#### Set task
Output every line below exactly.

#### Supplied data
(begin)
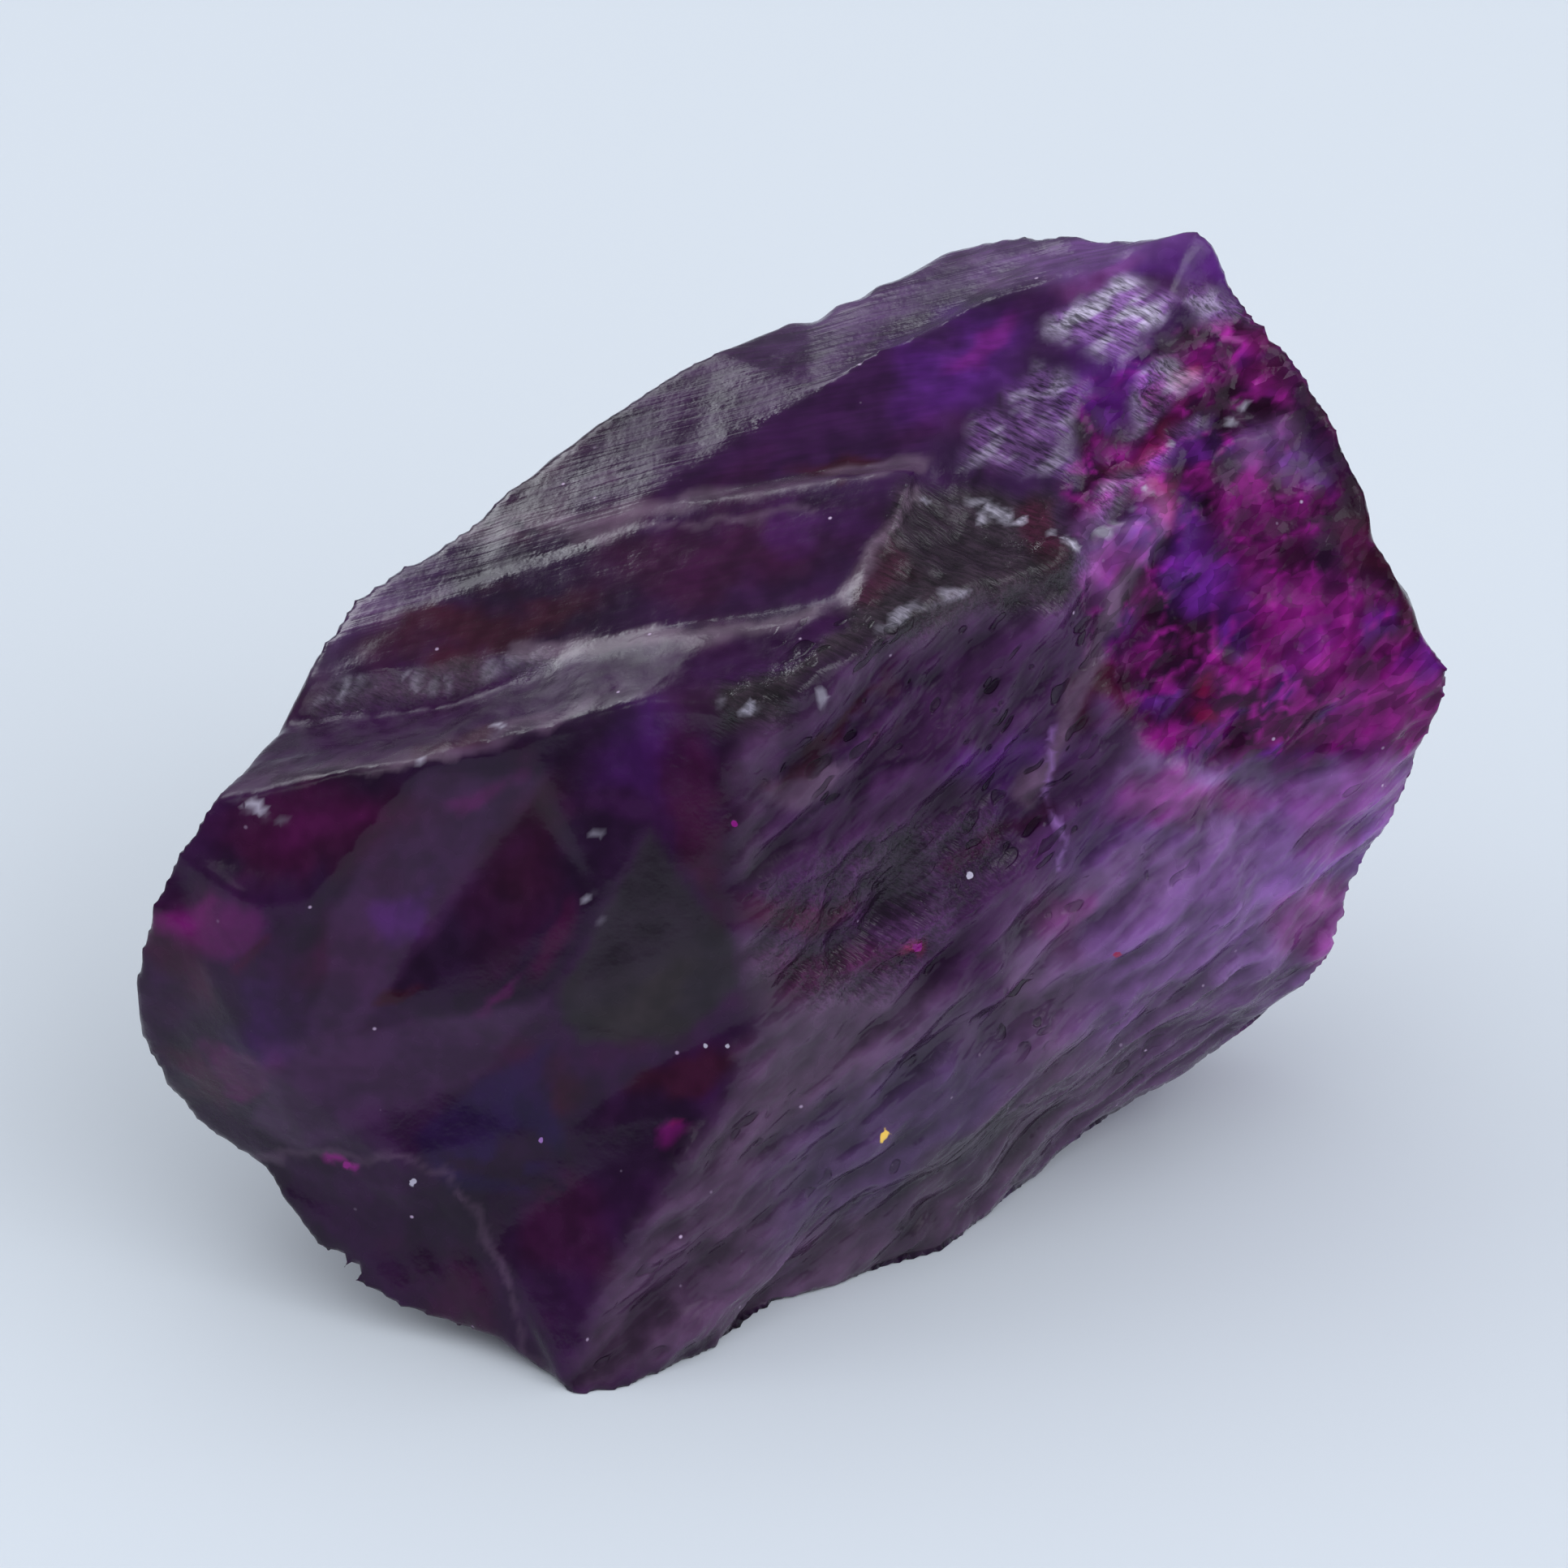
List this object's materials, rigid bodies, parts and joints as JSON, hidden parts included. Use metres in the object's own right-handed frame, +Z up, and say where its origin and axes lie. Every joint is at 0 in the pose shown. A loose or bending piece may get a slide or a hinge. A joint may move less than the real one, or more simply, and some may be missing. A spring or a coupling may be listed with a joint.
{
  "type": "rough sapphire",
  "caption": "Rough purple sapphire: a slanted, glassy, broken crystal with stepped upper facets and a crumbled end, lying on a flat break.",
  "frame": {"origin": "middle of the bounding box at the surface that the stone lies on", "axes": "+Z up from the resting face, +X along the length towards the tall crumbled end, -Y towards the broad glassy faces"},
  "size_m": [0.0488, 0.0334, 0.0346],
  "materials": {
    "purple_corundum": "glassy"
  },
  "bodies": {
    "root": {"stone": "purple_corundum"}
  },
  "joints": []
}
(end)
#### Response to the task
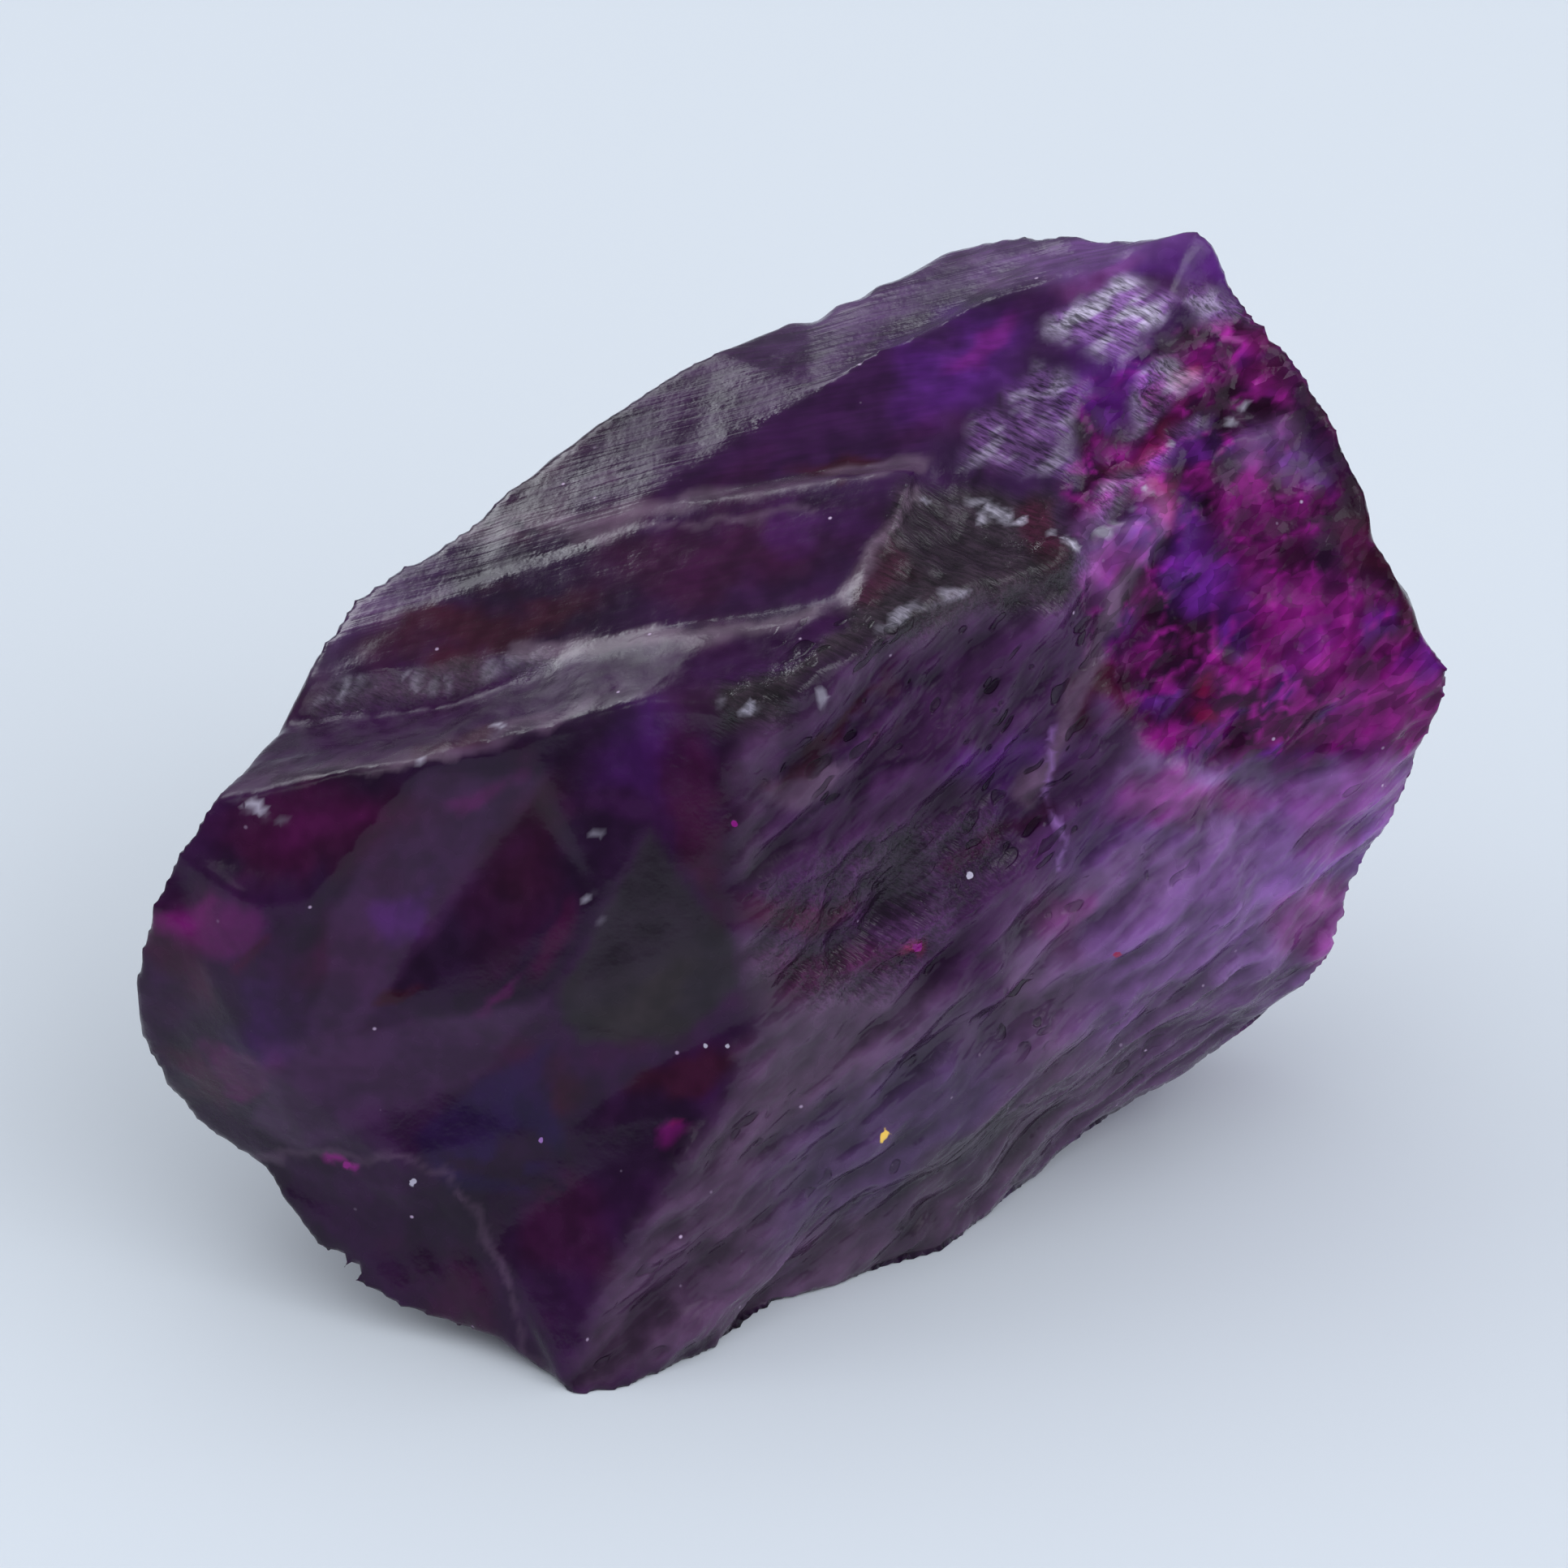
List this object's materials, rigid bodies, parts and joints as JSON, hidden parts included. Use metres in the object's own right-handed frame, +Z up, and say where its origin and axes lie. Every joint is at 0 in the pose shown. A loose or bending piece may get a slide or a hinge. A joint may move less than the real one, or more simply, and some may be missing. A spring or a coupling may be listed with a joint.
{
  "type": "rough sapphire",
  "caption": "Rough purple sapphire: a slanted, glassy, broken crystal with stepped upper facets and a crumbled end, lying on a flat break.",
  "frame": {"origin": "middle of the bounding box at the surface that the stone lies on", "axes": "+Z up from the resting face, +X along the length towards the tall crumbled end, -Y towards the broad glassy faces"},
  "size_m": [0.0488, 0.0334, 0.0346],
  "materials": {
    "purple_corundum": "glassy"
  },
  "bodies": {
    "root": {"stone": "purple_corundum"}
  },
  "joints": []
}